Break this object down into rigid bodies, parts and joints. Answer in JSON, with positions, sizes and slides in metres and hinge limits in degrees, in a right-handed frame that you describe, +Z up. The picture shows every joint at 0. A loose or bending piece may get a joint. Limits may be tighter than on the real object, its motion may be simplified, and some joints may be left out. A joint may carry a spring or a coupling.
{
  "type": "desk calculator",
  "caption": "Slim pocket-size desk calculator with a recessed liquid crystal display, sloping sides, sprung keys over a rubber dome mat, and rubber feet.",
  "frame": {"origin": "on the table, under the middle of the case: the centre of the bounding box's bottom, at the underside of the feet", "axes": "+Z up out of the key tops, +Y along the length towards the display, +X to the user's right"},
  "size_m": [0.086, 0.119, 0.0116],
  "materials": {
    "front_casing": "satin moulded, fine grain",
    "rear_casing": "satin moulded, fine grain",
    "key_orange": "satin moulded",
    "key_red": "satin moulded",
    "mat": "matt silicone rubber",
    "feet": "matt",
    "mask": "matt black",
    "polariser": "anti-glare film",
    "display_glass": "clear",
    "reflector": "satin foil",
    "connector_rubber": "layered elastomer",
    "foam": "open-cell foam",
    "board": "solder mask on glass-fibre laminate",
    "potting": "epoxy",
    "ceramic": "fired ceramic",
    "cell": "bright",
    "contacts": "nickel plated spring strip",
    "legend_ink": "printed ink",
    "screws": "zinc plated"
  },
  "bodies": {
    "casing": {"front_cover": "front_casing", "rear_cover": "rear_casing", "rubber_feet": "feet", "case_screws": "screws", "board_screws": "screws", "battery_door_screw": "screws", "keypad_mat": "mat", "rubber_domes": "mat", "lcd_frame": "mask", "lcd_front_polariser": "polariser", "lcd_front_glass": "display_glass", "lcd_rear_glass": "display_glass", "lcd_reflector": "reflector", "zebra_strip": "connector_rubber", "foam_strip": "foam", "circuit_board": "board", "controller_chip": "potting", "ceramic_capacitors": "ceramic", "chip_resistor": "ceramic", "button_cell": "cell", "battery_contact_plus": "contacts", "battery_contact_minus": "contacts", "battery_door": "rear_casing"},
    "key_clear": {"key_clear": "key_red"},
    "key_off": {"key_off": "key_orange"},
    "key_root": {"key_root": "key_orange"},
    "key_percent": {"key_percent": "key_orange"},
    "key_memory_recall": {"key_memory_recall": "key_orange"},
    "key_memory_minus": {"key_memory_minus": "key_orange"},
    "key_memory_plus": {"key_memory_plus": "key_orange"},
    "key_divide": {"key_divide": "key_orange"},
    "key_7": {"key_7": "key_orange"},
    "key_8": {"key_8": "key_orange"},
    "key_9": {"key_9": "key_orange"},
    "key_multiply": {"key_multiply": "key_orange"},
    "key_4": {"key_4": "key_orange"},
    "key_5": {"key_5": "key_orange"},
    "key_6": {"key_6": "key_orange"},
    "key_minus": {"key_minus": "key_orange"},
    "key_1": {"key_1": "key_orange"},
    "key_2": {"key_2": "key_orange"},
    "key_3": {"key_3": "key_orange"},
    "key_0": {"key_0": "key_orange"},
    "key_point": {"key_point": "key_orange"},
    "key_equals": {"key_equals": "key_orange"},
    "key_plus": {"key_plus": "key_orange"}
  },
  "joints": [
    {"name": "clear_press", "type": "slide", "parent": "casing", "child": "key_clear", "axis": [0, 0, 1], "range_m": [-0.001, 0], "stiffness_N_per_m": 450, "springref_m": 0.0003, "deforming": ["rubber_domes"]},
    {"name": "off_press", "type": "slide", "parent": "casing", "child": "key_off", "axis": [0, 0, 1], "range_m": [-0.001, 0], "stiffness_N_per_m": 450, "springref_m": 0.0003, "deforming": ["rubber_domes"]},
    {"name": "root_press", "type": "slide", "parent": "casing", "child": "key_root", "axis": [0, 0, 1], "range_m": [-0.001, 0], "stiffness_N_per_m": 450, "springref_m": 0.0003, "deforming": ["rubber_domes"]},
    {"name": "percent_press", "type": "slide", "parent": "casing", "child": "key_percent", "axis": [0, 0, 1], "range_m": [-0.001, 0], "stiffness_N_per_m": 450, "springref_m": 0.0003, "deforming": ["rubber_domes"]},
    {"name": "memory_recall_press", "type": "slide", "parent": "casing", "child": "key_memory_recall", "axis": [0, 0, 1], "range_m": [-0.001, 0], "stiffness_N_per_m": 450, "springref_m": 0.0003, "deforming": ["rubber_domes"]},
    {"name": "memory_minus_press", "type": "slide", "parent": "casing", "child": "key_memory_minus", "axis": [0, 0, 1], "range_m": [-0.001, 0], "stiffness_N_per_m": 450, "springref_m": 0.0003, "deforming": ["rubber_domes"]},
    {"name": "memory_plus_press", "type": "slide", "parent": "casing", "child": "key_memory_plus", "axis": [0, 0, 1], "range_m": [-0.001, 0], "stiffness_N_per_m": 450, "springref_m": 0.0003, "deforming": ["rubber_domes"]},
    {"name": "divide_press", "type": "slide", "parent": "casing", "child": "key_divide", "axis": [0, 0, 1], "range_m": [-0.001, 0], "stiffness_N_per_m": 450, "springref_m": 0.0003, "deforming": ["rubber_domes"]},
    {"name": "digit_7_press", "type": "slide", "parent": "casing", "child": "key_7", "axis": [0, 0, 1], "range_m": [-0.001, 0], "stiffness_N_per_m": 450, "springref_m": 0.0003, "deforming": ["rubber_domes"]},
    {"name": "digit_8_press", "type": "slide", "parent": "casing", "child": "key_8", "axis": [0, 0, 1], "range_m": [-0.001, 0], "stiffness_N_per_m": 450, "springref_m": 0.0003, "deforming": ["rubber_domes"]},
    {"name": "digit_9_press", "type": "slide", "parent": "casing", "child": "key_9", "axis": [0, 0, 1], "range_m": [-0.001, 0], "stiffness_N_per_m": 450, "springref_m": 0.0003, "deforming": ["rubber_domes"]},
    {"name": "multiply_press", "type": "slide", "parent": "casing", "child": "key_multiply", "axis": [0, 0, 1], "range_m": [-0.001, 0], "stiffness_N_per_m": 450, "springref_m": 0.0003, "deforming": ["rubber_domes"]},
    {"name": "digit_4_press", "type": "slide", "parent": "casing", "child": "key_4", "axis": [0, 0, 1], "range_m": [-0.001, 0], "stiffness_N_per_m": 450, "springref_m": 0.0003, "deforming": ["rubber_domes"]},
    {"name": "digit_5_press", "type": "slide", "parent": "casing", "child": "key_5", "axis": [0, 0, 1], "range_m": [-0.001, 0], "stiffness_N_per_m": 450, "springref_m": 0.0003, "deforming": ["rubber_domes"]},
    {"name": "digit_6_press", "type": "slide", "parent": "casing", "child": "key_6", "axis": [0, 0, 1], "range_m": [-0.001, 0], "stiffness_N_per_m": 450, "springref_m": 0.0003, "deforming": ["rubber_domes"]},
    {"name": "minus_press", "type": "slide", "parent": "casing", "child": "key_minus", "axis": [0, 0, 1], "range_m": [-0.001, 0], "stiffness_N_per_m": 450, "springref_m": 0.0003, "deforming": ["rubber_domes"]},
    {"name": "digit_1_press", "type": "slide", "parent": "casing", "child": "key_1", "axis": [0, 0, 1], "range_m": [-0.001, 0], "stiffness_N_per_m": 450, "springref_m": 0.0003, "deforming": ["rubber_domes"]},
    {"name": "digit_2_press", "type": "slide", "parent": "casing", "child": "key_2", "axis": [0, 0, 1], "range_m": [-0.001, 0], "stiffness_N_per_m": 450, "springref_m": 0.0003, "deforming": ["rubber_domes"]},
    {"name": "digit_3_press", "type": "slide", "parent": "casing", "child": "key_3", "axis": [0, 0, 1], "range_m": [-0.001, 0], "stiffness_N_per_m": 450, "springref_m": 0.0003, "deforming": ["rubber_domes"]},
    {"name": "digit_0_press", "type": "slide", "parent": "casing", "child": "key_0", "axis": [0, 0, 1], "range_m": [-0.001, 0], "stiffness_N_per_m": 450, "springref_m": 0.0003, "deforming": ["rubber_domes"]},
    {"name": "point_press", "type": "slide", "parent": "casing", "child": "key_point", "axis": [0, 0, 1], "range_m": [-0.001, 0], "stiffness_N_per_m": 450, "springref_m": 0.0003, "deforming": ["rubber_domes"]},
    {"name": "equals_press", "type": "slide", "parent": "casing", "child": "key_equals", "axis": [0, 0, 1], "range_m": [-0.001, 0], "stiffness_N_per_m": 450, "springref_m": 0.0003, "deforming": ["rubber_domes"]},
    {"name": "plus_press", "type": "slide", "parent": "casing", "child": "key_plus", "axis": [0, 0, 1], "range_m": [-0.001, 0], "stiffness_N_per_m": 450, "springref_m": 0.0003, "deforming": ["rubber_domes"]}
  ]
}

What this task involves: Copy every line of the listing that contains the word "joints".

Task response:
Break this object down into rigid bodies, parts and joints. Answer in JSON, with positions, sizes and slides in metres and hinge limits in degrees, in a right-handed frame that you describe, +Z up. The picture shows every joint at 0. A loose or bending piece may get a joint. Limits may be tighter than on the real object, its motion may be simplified, and some joints may be left out. A joint may carry a spring or a coupling.
  "joints": [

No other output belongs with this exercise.